Clément Bellet∗ Paul Frijters† December 31, 2018

Abstract
This paper discusses the impact of racial shootings on Black well-being in the United States between 2008 and 2015. Using data from the Gallup Daily Polls, we first reveal a sudden and persistent drop in life satisfaction recorded by Blacks compared to similar Whites from early 2013. There is no similar effect for Hispanic individuals, and results are robust to the inclusion of state, time effects and household characteristics. To explain this finding, we exploit within-state variation in public and media awareness of police-race interactions, following the Trayvon Martin case in 2012. Contrary to other groups, internet searches and reported cases of arrest-related deaths have a strong negative well-being effect within the Black community that can explain up to half the Black-White decline after 2013.

An emerging literature is examining how Obama’s presidency has affected racial attitudes, and in particular whether the black population has seen an advancement relative to other groups (DellaVigna, 2010; Tesler, 2012). Following the election of the first black president in 2008, the Obama years saw increased public attention towards cases of racial shootings, from the death of Trayvon Martin in 2012 to the Ferguson unrest in 2014. The latter directly spawned the Black Lives Matter movement. In this paper we look at the life-satisfaction responses from the daily Gallup data to trace the wellbeing of the black population in this period. We link it to the racial tensions following the Trayvon Martin case.

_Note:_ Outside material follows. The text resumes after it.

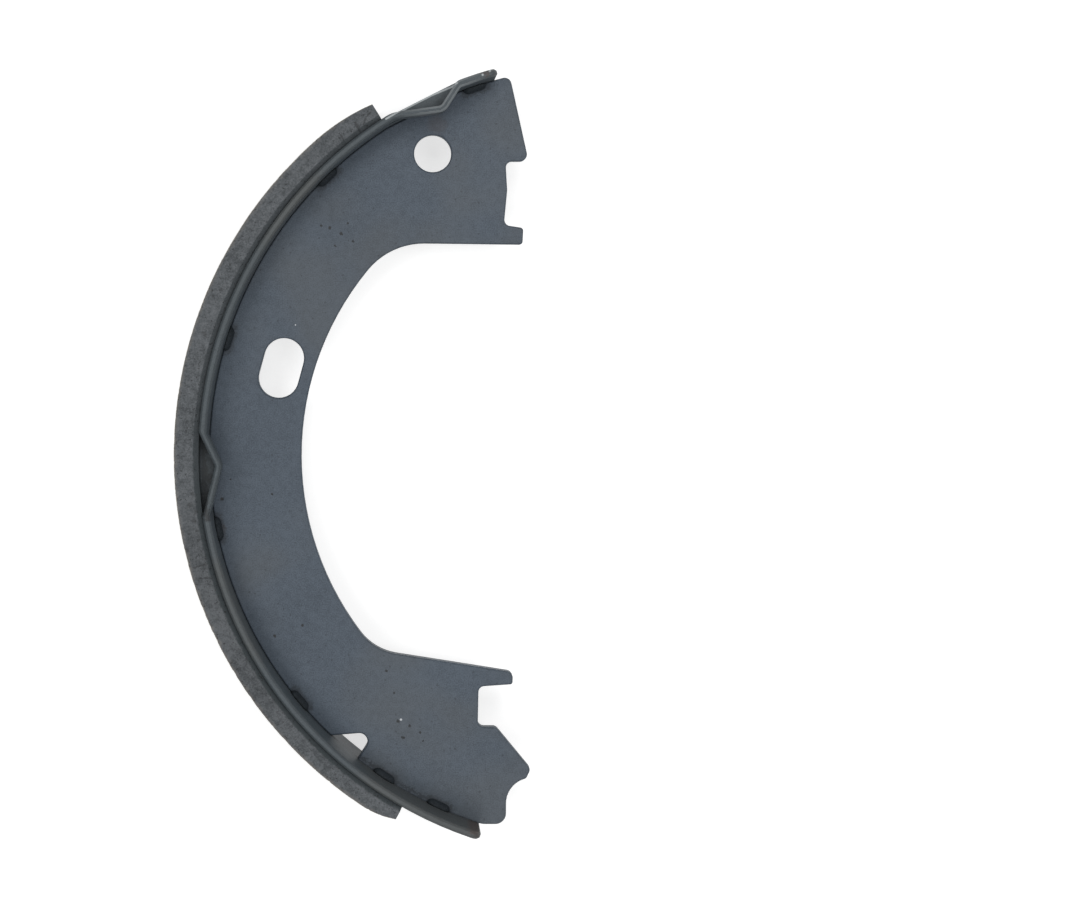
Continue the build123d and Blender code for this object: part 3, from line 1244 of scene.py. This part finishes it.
    def build(self, effects: Effects) -> bpy.types.Object:
        """Builds the block and dresses it.

        A station stands on each ray, and its section reaches from the ray's inner radius to its
        outer radius. Quads join neighbouring stations, and a face closes either end.

        Args:
            effects: The shared node groups.

        Returns:
            The block.
        """
        angle, inner, outer = self.rays()
        share, offset, height, ground = self.section()
        arc = angle * self.face_radius
        radius = inner + (outer - inner) * share + offset
        level = np.broadcast_to(height, radius.shape)
        skin = (share > 0) & (ground == 0)
        radius, level = self.weather(arc, outer, radius, level, skin)

        low_corner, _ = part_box("lining")
        drum_x = low_corner.x + self.face_radius
        x, y = drum_x - radius * np.cos(angle), self.middle_y + radius * np.sin(angle)
        points = np.stack([x, y, level], axis=-1).reshape(-1, 3)
        index = np.arange(radius.size).reshape(radius.shape)
        following = np.roll(index, -1, axis=1)
        quads = np.stack([index[:-1], following[:-1], following[1:], index[1:]], axis=-1)
        ends = [index[0][::-1].tolist(), index[-1].tolist()]
        block = new_mesh_object("friction_block", points, quads.reshape(-1, 4).tolist() + ends)

        steps = np.hypot(np.diff(height), np.diff(share * self.thickness + offset))
        self.lay_chart(block.data, arc, np.concatenate([[0], np.cumsum(steps)]))
        self.dress(block.data, effects, drum_x, ground)
        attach(block, "root")
        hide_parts("lining")
        return block


@dataclass
class PressedSteel:
    """The CAD nodes that keep their shape: web, rim and weld nuggets.

    Places and radii are in millimetres, angles in degrees about the rim's centre.
    """

    pits: tuple[Mark, ...] = (
        Spot(-8.0, 54.5, 0.35),
        Spot(-5.8, 54.0, 0.4),
        Spot(-1.5, 55.2, 0.35),
        Spot(-3.2, 52.6, 0.4),
        Spot(-0.3, 50.9, 0.35),
        Spot(-4.6, 49.7, 0.3),
        Spot(-32.0, -11.5, 0.5),
        Spot(-19.2, -44.6, 0.4),
        Spot(-12.6, -42.0, 0.35),
        Spot(7.8, -53.1, 0.3),
        Spot(9.6, -58.4, 0.35),
        Spot(10.7, -65.2, 0.5),
        Spot(13.45, -66.4, 0.4),
        Spot(16.0, -68.0, 0.35),
        Spot(11.8, -69.15, 0.45),
        Spot(16.7, -70.0, 0.25),
        Spot(-29.9, -6.8, 0.25),
        Spot(-19.8, -10.4, 0.25),
    )
    flecks_and_glints: tuple[Mark, ...] = (Spot(11.3, -64.85, 0.28), Spot(-14.2, 30.6, 0.16))
    heat_tints: tuple[Mark, ...] = (Spot(20.0, 78.9, 2.4), Spot(-32.3, -18.8, 1.5))
    # Where the end notch's arrises take a painted highlight.
    end_notch_highlight: tuple[Mark, ...] = (Spot(20.5, 87.5, 10.5),)
    rusty_tips: tuple[Mark, ...] = (Spot(31.3, 90.6, 1.2), Spot(28.9, -89.2, 1.6))
    # Painted glints at the rim's upper tip.
    tip_glints: tuple[Mark, ...] = (Spot(30.6, 90.0, 0.3), Spot(32.3, 91.0, 0.35))
    rim_centre: tuple[float, float] = (58.6, -0.6)
    rim_radius: float = 95.5
    weld_angles: tuple[float, ...] = (71.6, 45.8, 17.3, -11.2, -39.7, -56.6, -65.8)
    # Dark strokes along the web's corner with the rim: painted shade, with weld soot at the welds.
    corner_radius: float = 92.9
    weld_reach: float = 1.6
    weld_mark_width: float = 2.8
    corner_angles: tuple[float, ...] = (-52.0, -56.0, -60.0, -64.0, -67.0)
    corner_width: float = 0.9
    # The mid notch's pit, darkened as painted shade.
    hollow_radius: float = 94.5
    hollow_angles: tuple[float, ...] = (1.5, -3.5, -9.0)
    hollow_width: float = 1.6
    hollow_middle: Spot = Spot(-34.6, -6.0, 1.3)
    # A painted highlight line along the ridge's outer arris by the end notch.
    glint_radius: float = 94.95
    glint_angles: tuple[float, ...] = (57.6, 61.4, 65.2, 69.0)
    glint_width: float = 0.5

    def along_rim(
        self, radius: float, angles: tuple[float, ...], width: float
    ) -> tuple[Mark, ...]:
        """Strokes that follow the rim.

        Args:
            radius: Their distance from the rim's centre.
            angles: Angles between which each stroke runs straight.
            width: Width of the strokes.

        Returns:
            One stroke for each pair of neighbouring angles.
        """
        turns = [math.radians(angle) for angle in angles]
        x, y = self.rim_centre
        places = [(x - radius * math.cos(turn), y + radius * math.sin(turn)) for turn in turns]
        return tuple(Stroke(start, end, width) for start, end in zip(places, places[1:]))

    def corner_shade_and_weld_soot(self) -> tuple[Mark, ...]:
        """Dark strokes in the web's corner: painted shade along the lower arm, sooty marks with
        shade by each weld.

        Returns:
            The strokes.
        """
        strokes = self.along_rim(self.corner_radius, self.corner_angles, self.corner_width)
        for angle in self.weld_angles:
            ends = (angle - self.weld_reach, angle + self.weld_reach)
            strokes += self.along_rim(self.corner_radius, ends, self.weld_mark_width)
        return strokes

    def web_coat(self) -> Coat:
        """Coat of the web: blue-grey, with its pits, two bright specks, sooty welds and painted
        shade along the rim.

        Returns:
            The finish.
        """
        return Coat(
            "web_coat",
            dark="#37404a",
            light="#4f5a66",
            # Lighter arrises: wear and painted highlight.
            arris="#78828b",
            grime_and_shade="#13171b",
            contrast=1.3,
            # Painted shade in the web's corner with the rim.
            corner_shade_share=0.42,
            cast_share=0.26,
            stain_share=0.25,
            pits=self.pits,
            flecks_and_glints=self.flecks_and_glints,
            stains=self.heat_tints,
            soot_and_shade=self.corner_shade_and_weld_soot(),
        )

    def rim_coat(self) -> Coat:
        """Coat of the rim: grey; painted highlight at the end notch, rust and a painted glint at
        the tips.

        Returns:
            The finish.
        """
        # Painted highlight line by the end notch.
        bright = self.along_rim(self.glint_radius, self.glint_angles, self.glint_width)
        # Darkens the mid notch's pit as painted shade.
        hollow = self.along_rim(self.hollow_radius, self.hollow_angles, self.hollow_width)
        return Coat(
            "rim_coat",
            dark="#353c40",
            light="#4b5358",
            # Colour of the painted highlight at the end notch.
            arris="#858b8e",
            grime_and_shade="#1c1e20",
            # Colour of the painted glints and highlight line.
            fleck="#a9afb1",
            contrast=0.9,
            roundness=0.36 * MM,
            # Painted shade on the rolled edges' chamfers.
            shoulder_shade_share=0.15,
            edge_wear_and_highlight_share=0.0,
            stain_share=0.6,
            # Painted shade reaching 5 mm into the pits and onto the walls above the web.
            shade_reach=5.0 * MM,
            shade_onset=0.3,
            shade_full=0.85,
            corner_shade_share=0.8,
            # Painted highlight on the end notch's chamfers.
            notch_highlight_share=0.6,
            # Painted shade in the mid notch's pit.
            soot_and_shade_share=0.82,
            dot_share=0.1,
            stains=self.rusty_tips,
            notch_highlights=self.end_notch_highlight,
            flecks_and_glints=bright + self.tip_glints,
            soot_and_shade=(*hollow, self.hollow_middle),
            # Rim's outer face: bare steel lightened as a painted sheen.
            bond_face=BondFace(self.rim_centre, self.rim_radius),
        )

    def nugget_coat(self) -> Coat:
        """Coat of the weld nuggets: dark and matt, with painted shade in their corners.

        Returns:
            The finish.
        """
        return Coat(
            "nugget_coat",
            dark="#191e22",
            light="#2b3136",
            arris="#34373a",
            grime_and_shade="#0e0f10",
            contrast=1.4,
            cast_share=0.0,
            smooth=0.6,
            rough=0.75,
            sheen=0.15,
            bump=0.5,
            roundness=0.5 * MM,
            # Painted shade in the nuggets' corners.
            corner_shade_share=0.8,
        )

    def dress(self, effects: Effects) -> list[bpy.types.Object]:
        """Gives each node its coat.

        Args:
            effects: The shared node groups.

        Returns:
            The dressed nodes.
        """
        coats = {
            "web": self.web_coat(),
            "rim": self.rim_coat(),
            "weld_nuggets": self.nugget_coat(),
        }
        dressed = []
        for name, coat in coats.items():
            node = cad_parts[name]
            node.data.materials.clear()
            node.data.materials.append(coat.make(effects))
            dressed.append(node)
        return dressed


@dataclass(frozen=True)
class SoftBox:
    """A square area lamp that looks at the shoe's middle."""

    name: str
    place: tuple[float, float, float]
    size: float
    power: float

    def hang(self) -> bpy.types.Object:
        """Hangs the lamp.

        Returns:
            The lamp's object.
        """
        lamp = bpy.data.lights.new(self.name, "AREA")
        lamp.shape = "SQUARE"
        lamp.size = self.size
        lamp.energy = self.power
        made = bpy.data.objects.new(self.name, lamp)
        made.location = self.place
        made.rotation_euler = (-Vector(self.place)).to_track_quat("-Z", "Y").to_euler()
        bpy.context.scene.collection.objects.link(made)
        return made


@dataclass
class Studio:
    """White table, soft lamps, and the camera that looks straight down on the shoe.

    The lift is how strongly the table shines where it is seen. It grows away from the shoe, because
    the lamps light the table less there.
    """

    image_width: int = 1080
    image_height: int = 900
    lens: float = 77.36
    sensor: float = 36.0
    clip: tuple[float, float] = (0.01, 20.0)
    stand: tuple[float, float, float] = (7.455 * MM, 36.61 * MM, 575.6 * MM)
    stand_pixel: tuple[float, float] = (385.0, 300.0)
    table_half: float = 4.0
    table_gap: float = 0.02 * MM
    table_tone: float = 0.62
    table_roughness: float = 0.9
    lift: Ramp = Ramp(0.3, 1.5, 0.66, 0.85)
    sky: float = 0.3
    boxes: tuple[SoftBox, ...] = (
        SoftBox("left_box", (-0.45, 0.1, 0.98), 0.4, 2.1),
        SoftBox("right_box", (0.45, 0.05, 0.98), 0.4, 2.1),
        SoftBox("far_box", (0.05, 0.5, 0.98), 0.4, 2.1),
        SoftBox("near_box", (-0.05, -0.5, 0.98), 0.4, 1.8),
    )

    def seen(self, board: Board) -> Socket:
        """What is seen straight, in a reflection or through glass.

        Args:
            board: The material's or the world's board.

        Returns:
            Socket that is 1 there and 0 elsewhere.
        """
        path = board.node("ShaderNodeLightPath")
        kinds = ("Is Camera Ray", "Is Glossy Ray", "Is Transmission Ray")
        return board.largest([path.outputs[kind] for kind in kinds])

    def set_camera(self) -> bpy.types.Object:
        """Stands the camera upright over its own pixel; the shift frames the picture round it.

        Returns:
            The camera.
        """
        lens = bpy.data.cameras.new("camera")
        lens.lens = self.lens
        lens.sensor_width = self.sensor
        lens.shift_x = (self.image_width / 2 - self.stand_pixel[0]) / self.image_width
        lens.shift_y = (self.stand_pixel[1] - self.image_height / 2) / self.image_width
        lens.clip_start, lens.clip_end = self.clip
        camera = bpy.data.objects.new("camera", lens)
        camera.location = self.stand
        bpy.context.scene.collection.objects.link(camera)
        bpy.context.scene.camera = camera
        return camera

    def lay_table(self) -> bpy.types.Object:
        """Lays the white table, which takes the shoe's shadow and is lifted to white where seen.

        Returns:
            The table.
        """
        half, tone = self.table_half, self.table_tone
        sides = np.array([(-half, -half), (half, -half), (half, half), (-half, half)])
        corners = np.column_stack([sides, np.full(len(sides), -self.table_gap)])
        table = new_mesh_object("table", corners, [(0, 1, 2, 3)])
        material, board, shader, place = new_material("white_table")
        lift = board.ramp(board.measure("LENGTH", place), self.lift)
        board.feed_all(
            shader,
            Base_Color=(tone, tone, tone, 1.0),
            Roughness=self.table_roughness,
            Specular_IOR_Level=0.0,
            Emission_Color=WHITE,
            Emission_Strength=board.math("MULTIPLY", self.seen(board), lift),
        )
        table.data.materials.append(material)
        return table

    def light_sky(self) -> bpy.types.World:
        """Lights the even pale sky, which is white where it is seen.

        Returns:
            The world.
        """
        world = bpy.data.worlds.new("sky")
        world.use_nodes = True
        world.node_tree.nodes.clear()
        board = Board(world.node_tree)
        strength = board.span(self.seen(board), 0.0, 1.0, self.sky, 1.0)
        background = board.node("ShaderNodeBackground")
        board.feed_all(background, Color=WHITE, Strength=strength)
        output = board.node("ShaderNodeOutputWorld")
        board.feed(output.inputs["Surface"], background.outputs["Background"])
        bpy.context.scene.world = world
        return world

    def build(self) -> None:
        """Sets up the whole studio."""
        bpy.context.scene.view_settings.view_transform = "Standard"
        self.set_camera()
        self.lay_table()
        self.light_sky()
        for box in self.boxes:
            box.hang()


def main() -> None:
    """Builds the studio, the friction block and the finishes in order, and reports each piece."""
    logging.basicConfig(level=logging.INFO, format="%(name)s: %(message)s")
    effects = Effects(mottle_effect(), arris_effect(), recess_effect(), speckle_effect())
    Studio().build()
    block = FrictionBlock().build(effects)
    LOG.info("%s: %d faces", block.name, len(block.data.polygons))
    for node in PressedSteel().dress(effects):
        LOG.info("%s: %s", node.name, node.data.materials[0].name)


if __name__ == "__main__":
    main()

Whilst there is by now an enormous literature on the subjective wellbeing of both countries and individuals over time (see for instance the reviews in the World Happiness Reports 2014, 2015), the literature on the subjective wellbeing of groups within countries is still in its infancy, with very few papers analysing the importance of group identities for subjective wellbeing and the changes in that wellbeing in short periods of time1. The main reason for this has been a lack of datasets large enough and sufficiently covering the whole year to be able to construct group- time measures of subjective wellbeing within a country. For instance, the General Social Survey (GSS) only interviews about 300 black individuals every two years. … Even the Gallup data, which interviews 500-1000 Americans randomly each day from 2008 onwards is only now beginning to be big enough to allow fine-grained identification of group well-being, and to allow an analysis of its determinants.

Using data from the Gallup Daily Polls, we reveal a sudden and persistent drop in life satisfaction recorded by blacks compared to whites and Hispanics between 2012 and 2013. …

This is curious because Barack Obama was of course triumphantly re-elected in late 2012. And yet the second Obama term was an era of great unhappiness among blacks.

We hypothesize that feelings of discrimination increase amongst the Black population with attention given to police-force related deaths of Blacks, leading to lower levels of black well- being. The Gallup lacks data on the criminal justice system, as well as data on feelings of victimisation and on the media environment. So we matched the Gallup on a regional basis with other datasets that detail recent experiences with the criminal justice system, including Google Trends data on searches for the Trayvon Martin case, and data on the frequency in news report on arrest-related deaths by race.

The variation in both searches and news reports on actual arrest-related fatalities do explain up to 50% of the large drop in 2013 of black subjective wellbeing, whilst they have no effect on the subjective wellbeing of the Hispanic community.